Op 2 april 1977 interviewt VARA-verslaggeefster Jeanne van Munster Peter Zwart. Ze gaat bij hem op bezoek in zijn atelier aan het Rozenlaantje in Laren waar hij zijn werk aan het verzamelen en selecteren in verband met zijn aanstaande tentoonstelling in het VARA-gebouw. Daar zijn onder andere ook de twee schilderijeen hierboven te zien en Peter Zwart vertelt daar het volgende over:

Er was een spel geschreven door Willy van Hemert en daarin ging het over ‘ver zien’. Er was een tovenaar, gespeeld door Van Dalsum die een speciale kijker had, daarmee kon je terugkijken en verkijken. Dat terugkijken, dat deden ze dus door die kijker en dan zagen ze de zeventiende eeuw. En daar had ik een decor voor gemaakt. Het was denk ik kwart voor zeven [een kwartier voor de uitzending zou beginnen] en toen kwam Erik de Vries. Hij vond eigenlijk die ene wand wel verschrikkelijk leeg. Eigenlijk ikzelf ook. Toen zei hij, “daar zou eigenlijk zo’n portret moeten hangen in de stijl van Frans Hals”. Maar ja, hoe kom je daaraan? Dat vind je niet direct. Dus ik heb in arren moede maar een stuk karton genomen en daar even a la Frans Hals een portret geschilderd. En toen de klingel begon te pingelen voor de eerste uitzending, toen werd het op de muur gehangen. Het was precies op tijd klaar. Je ziet ook wel dat het lekker vlot is geschilderd. (Bron: VARA 2-4-1977, Beeld en Geluid, TaakId 553282)

 

Mist

Decorschets van Fokke Duetz voor Eiland in de mist, VARA, 27-6-1956

Foto bij artikel 'Mist maken vat niet mee voor TV' in De Telegraaf van 27-06-1956

Foto bij artikel ‘Mist maken vat niet mee voor TV’ in De Telegraaf van 27-06-1956

Op decorschetsen staat meestal wel een signatuur, titel en een datum. Het lijkt een makkie om zo een tekening aan een uitzending te koppelen, maar toch valt dat niet altijd mee. De titel kan bijvoorbeeld tussen de eerste sfeerschetsen en de uitzending nog veranderen. De datum geeft meer zekerheid, dat is meestal de opnamedatum. Zeker in de jaren vijftig kan je er vanuit gaan dat de opname en uitzenddata gelijk zijn, programma’s werden toen immers live uitgezonden. Zodoende is met behulp van krantenrecensies (online te raadplegen in het archief van historische kranten van de Koninklijke Bibliotheek) of oude omroepgidsen meestal wel te achterhalen wat de uiteindelijke titel van het programma was. Over bovenstaande productie met de werktitel A long Journey is gelukkig veel geschreven. Niet omdat de uitzending nu zo bijzonder was, maar vooral omdat de regisseur van deze thriller, Willy van Hemert, de uitzending gebruikte voor ‘mistproeven’. De dag voor de uitzending repeteerde Anny de Lange en Ton van Duinhoven hun rollen en experimenteerde Van Hemert en de cameramannen met mist. Eerst hingen ze engelenhaar voor de camera. Ook een glasplaat met rookaanslag leverde niet het gewenste effect. Er was zelfs een stellage om de camera’s heen gebouwd waar doorzichtige vitrage aan hing. Het beste resultaat kwam van een dia met mistpatroon die in een houten omkisting om de camera zat (te zien op de foto hiernaast).

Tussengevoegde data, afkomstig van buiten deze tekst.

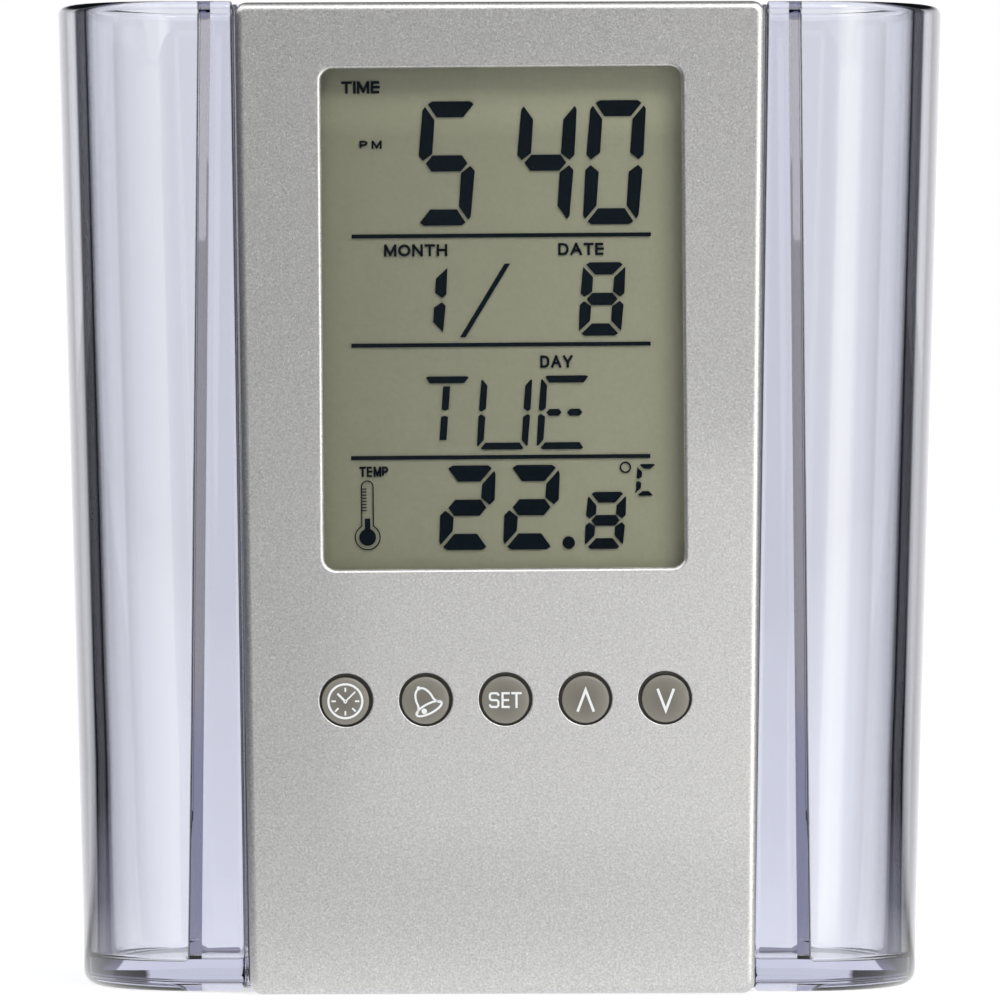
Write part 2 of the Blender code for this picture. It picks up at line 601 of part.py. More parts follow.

duetzIn de Beeldengeluidwiki.nl vind je nog veel meer mooie potloodschetsen en aquarellen van Fokke Duetz uit de jaren vijftig en jaren zeventig uit de collectie van Beeld en Geluid. Bekijk de gallery HIER.

Anne Frank

Op 4 mei 1962 was op de Nederlandse televisie het toneelstuk The diary of Anne Frank te zien. De regisseurs waren Karl Guttmann en Willy van Hemert. Peter Zwart ontwierp het decor, in dit geval de zolder van het achterhuis. Helemaal historisch correct is zijn zolder niet, maar in 1962 was er dan ook geen uitgebreide website waar je vanachter je pc’tje even snel in een 3D versie van het achterhuis kon rondkijken (annefrank.org).